--- start of RECORDED INFORMATION ---

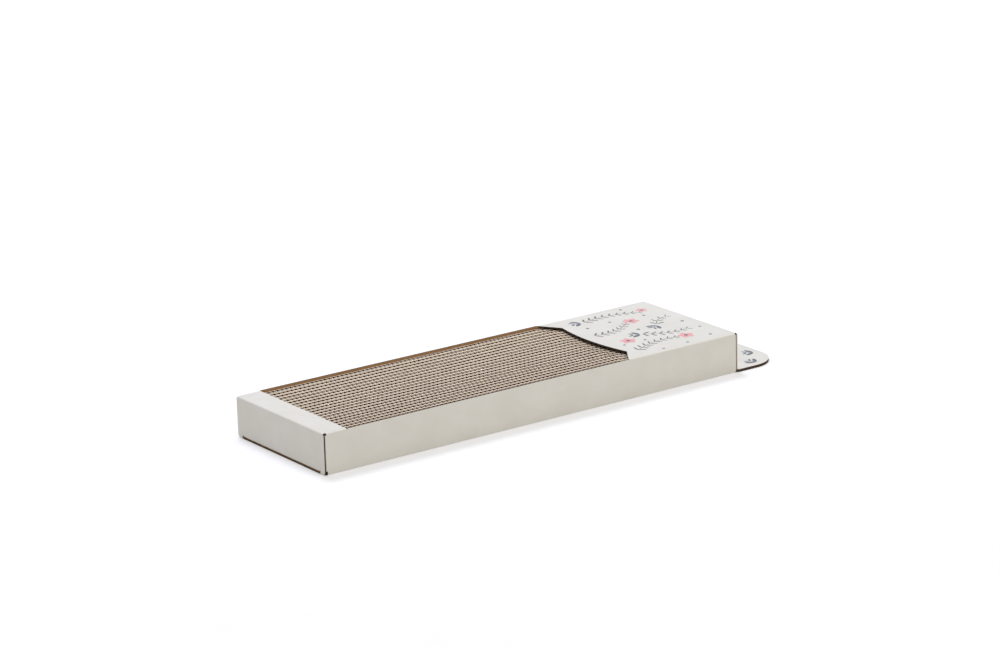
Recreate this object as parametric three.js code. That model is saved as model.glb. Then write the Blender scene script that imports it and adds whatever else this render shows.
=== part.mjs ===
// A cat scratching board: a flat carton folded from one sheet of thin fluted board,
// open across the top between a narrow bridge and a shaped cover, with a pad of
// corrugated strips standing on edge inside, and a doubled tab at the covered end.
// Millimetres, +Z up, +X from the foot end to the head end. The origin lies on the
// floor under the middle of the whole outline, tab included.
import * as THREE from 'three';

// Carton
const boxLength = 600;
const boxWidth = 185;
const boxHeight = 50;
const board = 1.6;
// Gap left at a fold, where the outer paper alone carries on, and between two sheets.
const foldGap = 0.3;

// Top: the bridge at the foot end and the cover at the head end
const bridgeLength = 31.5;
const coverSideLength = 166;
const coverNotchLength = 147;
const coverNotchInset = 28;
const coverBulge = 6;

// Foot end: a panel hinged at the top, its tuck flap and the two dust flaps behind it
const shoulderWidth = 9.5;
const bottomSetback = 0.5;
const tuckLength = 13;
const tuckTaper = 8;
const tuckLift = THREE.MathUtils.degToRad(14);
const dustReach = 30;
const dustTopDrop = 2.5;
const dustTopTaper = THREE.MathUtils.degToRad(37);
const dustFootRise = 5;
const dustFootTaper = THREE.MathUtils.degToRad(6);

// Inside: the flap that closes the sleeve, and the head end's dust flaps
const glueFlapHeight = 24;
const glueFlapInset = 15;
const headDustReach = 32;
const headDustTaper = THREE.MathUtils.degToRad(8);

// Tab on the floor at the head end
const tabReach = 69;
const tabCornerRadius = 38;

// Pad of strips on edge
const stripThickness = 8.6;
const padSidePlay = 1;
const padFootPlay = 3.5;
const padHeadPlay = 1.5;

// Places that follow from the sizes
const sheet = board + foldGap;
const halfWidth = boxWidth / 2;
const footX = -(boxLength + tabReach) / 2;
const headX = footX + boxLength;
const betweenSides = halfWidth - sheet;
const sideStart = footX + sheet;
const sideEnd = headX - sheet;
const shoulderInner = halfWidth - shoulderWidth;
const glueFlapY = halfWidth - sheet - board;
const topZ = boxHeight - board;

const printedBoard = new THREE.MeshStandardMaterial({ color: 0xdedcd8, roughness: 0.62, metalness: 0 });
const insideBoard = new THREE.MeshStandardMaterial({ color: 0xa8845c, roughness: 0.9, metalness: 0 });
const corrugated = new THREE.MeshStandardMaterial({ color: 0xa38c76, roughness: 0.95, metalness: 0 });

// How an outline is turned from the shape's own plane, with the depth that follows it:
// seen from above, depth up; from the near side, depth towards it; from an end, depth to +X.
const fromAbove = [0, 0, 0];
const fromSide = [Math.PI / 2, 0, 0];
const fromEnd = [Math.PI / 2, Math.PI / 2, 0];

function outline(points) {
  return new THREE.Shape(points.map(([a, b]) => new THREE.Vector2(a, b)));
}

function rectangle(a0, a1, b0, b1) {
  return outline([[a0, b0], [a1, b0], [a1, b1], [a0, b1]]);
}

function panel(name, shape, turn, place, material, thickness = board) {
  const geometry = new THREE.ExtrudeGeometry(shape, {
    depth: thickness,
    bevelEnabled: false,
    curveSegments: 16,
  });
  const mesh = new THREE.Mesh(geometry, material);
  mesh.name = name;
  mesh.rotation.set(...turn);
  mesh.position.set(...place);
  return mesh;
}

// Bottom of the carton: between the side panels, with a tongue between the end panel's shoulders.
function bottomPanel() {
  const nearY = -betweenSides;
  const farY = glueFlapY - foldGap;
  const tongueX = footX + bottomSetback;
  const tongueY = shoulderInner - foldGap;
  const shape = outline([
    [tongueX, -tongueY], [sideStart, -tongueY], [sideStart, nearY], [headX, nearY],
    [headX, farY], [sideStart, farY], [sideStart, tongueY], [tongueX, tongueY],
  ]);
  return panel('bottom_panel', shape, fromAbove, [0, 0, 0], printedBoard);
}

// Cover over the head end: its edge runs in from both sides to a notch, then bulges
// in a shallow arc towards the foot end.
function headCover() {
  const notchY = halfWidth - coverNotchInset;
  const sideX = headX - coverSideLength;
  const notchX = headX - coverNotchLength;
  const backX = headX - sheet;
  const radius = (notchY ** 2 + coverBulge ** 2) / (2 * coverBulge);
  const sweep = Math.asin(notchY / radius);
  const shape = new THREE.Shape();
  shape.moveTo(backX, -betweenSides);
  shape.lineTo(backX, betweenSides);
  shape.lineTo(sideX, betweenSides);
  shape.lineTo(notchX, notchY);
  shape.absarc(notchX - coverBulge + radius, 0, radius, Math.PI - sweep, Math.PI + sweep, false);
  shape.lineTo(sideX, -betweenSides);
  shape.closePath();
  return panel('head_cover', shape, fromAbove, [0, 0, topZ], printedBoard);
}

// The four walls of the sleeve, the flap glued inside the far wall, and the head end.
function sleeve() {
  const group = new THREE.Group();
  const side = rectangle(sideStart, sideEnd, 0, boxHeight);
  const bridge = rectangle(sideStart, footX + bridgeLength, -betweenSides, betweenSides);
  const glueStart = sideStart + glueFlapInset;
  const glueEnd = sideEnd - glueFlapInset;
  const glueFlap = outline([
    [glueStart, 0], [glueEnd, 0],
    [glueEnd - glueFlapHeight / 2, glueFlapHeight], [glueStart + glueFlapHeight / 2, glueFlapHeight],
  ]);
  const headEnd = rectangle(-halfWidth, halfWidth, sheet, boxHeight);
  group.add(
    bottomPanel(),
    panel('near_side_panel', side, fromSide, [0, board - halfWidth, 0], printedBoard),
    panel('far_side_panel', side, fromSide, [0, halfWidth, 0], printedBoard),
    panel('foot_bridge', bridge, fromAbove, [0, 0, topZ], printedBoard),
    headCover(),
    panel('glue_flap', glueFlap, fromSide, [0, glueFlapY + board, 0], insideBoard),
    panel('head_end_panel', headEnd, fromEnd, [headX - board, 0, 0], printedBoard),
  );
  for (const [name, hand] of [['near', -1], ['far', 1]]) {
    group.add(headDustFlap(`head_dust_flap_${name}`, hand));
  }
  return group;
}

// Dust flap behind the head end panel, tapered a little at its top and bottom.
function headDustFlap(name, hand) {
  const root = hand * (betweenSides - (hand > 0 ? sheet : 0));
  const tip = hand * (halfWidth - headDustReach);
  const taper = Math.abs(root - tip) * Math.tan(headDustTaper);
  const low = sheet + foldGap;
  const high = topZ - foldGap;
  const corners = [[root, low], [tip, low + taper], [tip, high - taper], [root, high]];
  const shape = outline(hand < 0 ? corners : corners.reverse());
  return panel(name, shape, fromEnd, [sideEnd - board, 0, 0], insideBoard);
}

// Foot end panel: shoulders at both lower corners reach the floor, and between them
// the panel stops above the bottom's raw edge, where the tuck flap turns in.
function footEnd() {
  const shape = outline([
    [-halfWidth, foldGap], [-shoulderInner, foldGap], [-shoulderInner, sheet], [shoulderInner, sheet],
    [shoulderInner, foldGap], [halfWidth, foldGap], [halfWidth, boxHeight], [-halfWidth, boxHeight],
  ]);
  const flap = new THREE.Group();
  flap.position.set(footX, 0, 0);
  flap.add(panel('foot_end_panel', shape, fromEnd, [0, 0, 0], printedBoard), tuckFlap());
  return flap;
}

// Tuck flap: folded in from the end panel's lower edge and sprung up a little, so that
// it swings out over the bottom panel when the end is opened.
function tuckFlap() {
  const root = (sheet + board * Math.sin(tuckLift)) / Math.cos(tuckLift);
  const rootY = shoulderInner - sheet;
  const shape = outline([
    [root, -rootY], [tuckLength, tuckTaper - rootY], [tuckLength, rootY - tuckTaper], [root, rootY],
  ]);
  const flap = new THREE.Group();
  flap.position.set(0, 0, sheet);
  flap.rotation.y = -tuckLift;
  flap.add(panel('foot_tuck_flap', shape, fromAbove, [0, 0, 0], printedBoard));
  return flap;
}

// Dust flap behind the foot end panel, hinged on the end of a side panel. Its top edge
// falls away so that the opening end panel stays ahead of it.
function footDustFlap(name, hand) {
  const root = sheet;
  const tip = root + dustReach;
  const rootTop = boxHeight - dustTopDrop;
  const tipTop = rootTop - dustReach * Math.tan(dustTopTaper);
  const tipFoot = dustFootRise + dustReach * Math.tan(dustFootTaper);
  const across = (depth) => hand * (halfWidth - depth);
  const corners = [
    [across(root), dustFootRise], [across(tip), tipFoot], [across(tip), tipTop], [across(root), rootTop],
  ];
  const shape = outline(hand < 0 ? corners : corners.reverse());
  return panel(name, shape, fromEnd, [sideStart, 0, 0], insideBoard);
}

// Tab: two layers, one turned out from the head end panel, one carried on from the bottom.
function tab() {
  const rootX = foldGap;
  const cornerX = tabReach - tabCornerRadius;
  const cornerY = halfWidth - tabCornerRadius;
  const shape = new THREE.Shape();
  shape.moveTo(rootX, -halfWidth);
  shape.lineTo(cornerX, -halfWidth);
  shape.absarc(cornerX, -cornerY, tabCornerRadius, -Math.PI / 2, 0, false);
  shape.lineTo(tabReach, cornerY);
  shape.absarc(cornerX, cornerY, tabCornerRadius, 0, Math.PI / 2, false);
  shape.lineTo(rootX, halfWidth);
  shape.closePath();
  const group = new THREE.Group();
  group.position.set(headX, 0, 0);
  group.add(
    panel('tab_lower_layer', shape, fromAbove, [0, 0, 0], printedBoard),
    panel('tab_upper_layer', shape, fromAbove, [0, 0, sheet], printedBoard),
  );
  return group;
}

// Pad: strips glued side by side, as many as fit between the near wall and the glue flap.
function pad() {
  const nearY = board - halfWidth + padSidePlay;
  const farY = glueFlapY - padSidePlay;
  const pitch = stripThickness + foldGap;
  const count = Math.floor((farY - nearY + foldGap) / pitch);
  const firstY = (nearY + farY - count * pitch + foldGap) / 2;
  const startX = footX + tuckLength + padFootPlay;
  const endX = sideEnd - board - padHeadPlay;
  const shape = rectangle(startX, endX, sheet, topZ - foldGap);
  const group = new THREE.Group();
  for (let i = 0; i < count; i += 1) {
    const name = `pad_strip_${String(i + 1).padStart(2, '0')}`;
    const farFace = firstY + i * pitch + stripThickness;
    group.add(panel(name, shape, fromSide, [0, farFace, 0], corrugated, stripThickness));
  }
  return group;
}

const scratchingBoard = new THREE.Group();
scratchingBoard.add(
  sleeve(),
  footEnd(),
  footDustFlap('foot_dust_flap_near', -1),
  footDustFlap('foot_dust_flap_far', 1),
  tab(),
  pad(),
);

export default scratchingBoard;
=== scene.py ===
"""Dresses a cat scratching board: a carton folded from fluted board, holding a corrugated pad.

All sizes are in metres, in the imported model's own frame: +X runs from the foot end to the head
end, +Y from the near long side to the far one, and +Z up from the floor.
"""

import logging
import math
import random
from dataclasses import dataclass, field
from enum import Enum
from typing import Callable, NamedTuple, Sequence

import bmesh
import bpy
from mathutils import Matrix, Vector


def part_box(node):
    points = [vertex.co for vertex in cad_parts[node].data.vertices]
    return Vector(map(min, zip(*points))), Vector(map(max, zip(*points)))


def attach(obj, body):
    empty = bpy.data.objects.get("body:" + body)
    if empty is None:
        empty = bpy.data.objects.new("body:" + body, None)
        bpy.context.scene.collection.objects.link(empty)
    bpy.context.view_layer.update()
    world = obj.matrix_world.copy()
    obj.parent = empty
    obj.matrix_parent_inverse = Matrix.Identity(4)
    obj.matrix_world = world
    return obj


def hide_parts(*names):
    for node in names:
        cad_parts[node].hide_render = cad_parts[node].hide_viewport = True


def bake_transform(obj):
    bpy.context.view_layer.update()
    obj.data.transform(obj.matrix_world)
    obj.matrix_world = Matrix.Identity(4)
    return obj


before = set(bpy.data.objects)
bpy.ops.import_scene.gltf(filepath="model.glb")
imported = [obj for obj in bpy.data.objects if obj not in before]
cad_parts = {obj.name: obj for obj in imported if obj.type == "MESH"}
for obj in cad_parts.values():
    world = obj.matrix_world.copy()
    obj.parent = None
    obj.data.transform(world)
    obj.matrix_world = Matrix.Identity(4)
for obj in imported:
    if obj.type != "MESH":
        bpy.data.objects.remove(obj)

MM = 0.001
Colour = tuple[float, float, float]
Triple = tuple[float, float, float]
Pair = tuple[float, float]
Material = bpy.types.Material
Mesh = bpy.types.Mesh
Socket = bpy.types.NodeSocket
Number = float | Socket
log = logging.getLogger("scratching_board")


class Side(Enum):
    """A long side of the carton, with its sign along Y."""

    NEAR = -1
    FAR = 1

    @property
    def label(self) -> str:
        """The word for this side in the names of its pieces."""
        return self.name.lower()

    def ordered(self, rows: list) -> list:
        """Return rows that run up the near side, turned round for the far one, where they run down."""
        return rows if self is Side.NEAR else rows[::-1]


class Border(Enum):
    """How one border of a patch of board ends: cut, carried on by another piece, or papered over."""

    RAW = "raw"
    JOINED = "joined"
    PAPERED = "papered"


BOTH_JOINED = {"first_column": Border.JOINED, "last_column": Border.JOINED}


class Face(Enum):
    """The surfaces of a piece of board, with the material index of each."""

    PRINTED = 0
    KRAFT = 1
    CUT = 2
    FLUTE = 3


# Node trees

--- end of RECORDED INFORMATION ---

▸ **PROBLEM DETAILS**: Looking at the data above, return every line from the one with "const scratchingBoard = new THREE.Group();" down to the one with "zip(*points))), Vector(map(max, zip(*points)))", exactly and inclusively.

▸ **FULL OUTPUT**:
const scratchingBoard = new THREE.Group();
scratchingBoard.add(
  sleeve(),
  footEnd(),
  footDustFlap('foot_dust_flap_near', -1),
  footDustFlap('foot_dust_flap_far', 1),
  tab(),
  pad(),
);

export default scratchingBoard;
=== scene.py ===
"""Dresses a cat scratching board: a carton folded from fluted board, holding a corrugated pad.

All sizes are in metres, in the imported model's own frame: +X runs from the foot end to the head
end, +Y from the near long side to the far one, and +Z up from the floor.
"""

import logging
import math
import random
from dataclasses import dataclass, field
from enum import Enum
from typing import Callable, NamedTuple, Sequence

import bmesh
import bpy
from mathutils import Matrix, Vector


def part_box(node):
    points = [vertex.co for vertex in cad_parts[node].data.vertices]
    return Vector(map(min, zip(*points))), Vector(map(max, zip(*points)))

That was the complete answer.